De ce que l’on a pu glaner dans les médias, outre son ardeur à vouloir collaborer avec l’Occident impérialiste, cette opposition s’acoquinerait avec les héritiers londoniens du roi Idriss Ier, serait israélo-compatible, tribale et ultralibérale. Bref, elle ne serait guère plus libératrice que l’Armée de libération du Kossovo (UCK), l’Alliance du Nord afghane ou le Parti démocrate du Kurdistan (PDK) de Massoud Barzani.

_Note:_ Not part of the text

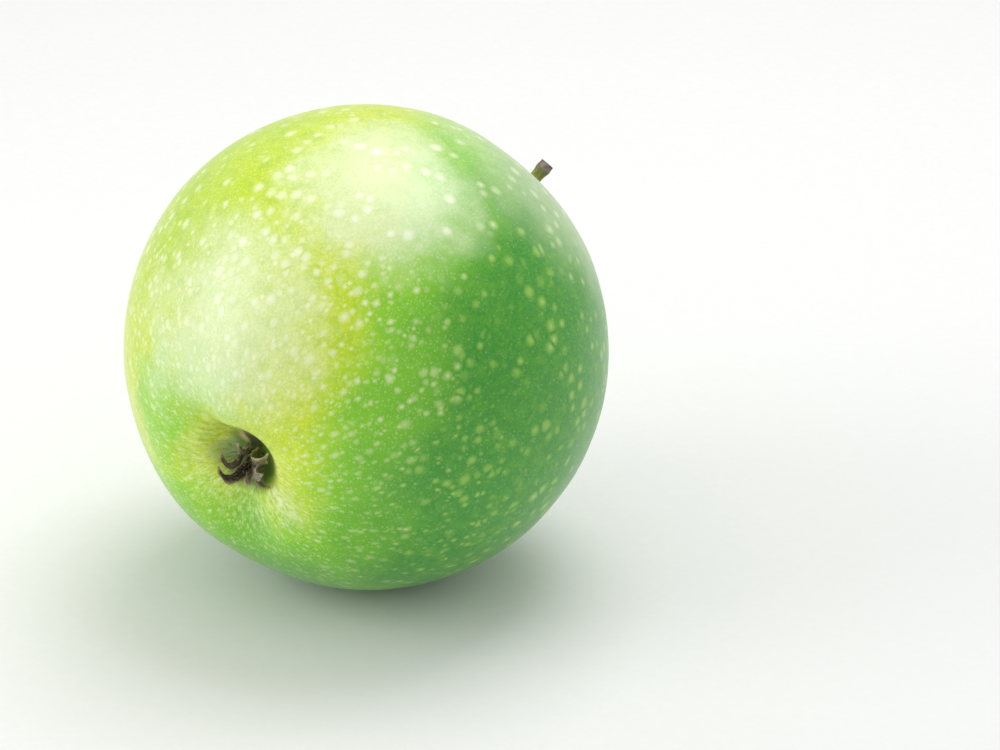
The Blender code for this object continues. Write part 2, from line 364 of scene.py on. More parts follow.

Il n’empêche que tout Libyen a bien entendu le droit de résister et de renverser le pouvoir tyrannique de Kadhafi. Et l’on doit garder l’espoir que cette opposition se décantera.

 
Mais devant une telle confusion, on est en droit de demander  tant à nos social-colonialistes qu'à nos écolonialistes s’il n’eût pas été plus sage de se démarquer de nos marchands de canon en soutenant la proposition avancée par le président du Venezuela  Hugo Chavez: une médiation entre les belligérants libyens des deux camps sous l'égide de pays plus neutres que « nos » gouvernements cupides.

 
Cette proposition raisonnable avait obtenu l’aval de la Ligue arabe, de l’Union africaine et de l’ALBA. Elle nous aurait permis d’éviter l’irréparable. Alba signifie justement « aube » en espagnol.
 

Malheureusement, au lieu de se tourner vers l’aube de la paix, notre gauche parlementaire a fait cap vers l’ « aube de l’odyssée ». Une odyssée incertaine à bord d’un navire battant pavillon amiral. Une odyssée qui entraîne l’humanité dans de nouveaux drames.

 
Une fois de plus, "camarades" rouge-verts, vous faites honte aux damnés de la terre. Quant au bouffon de nos rois si débonnaires, grâce à vous, il redevient le lion du désert.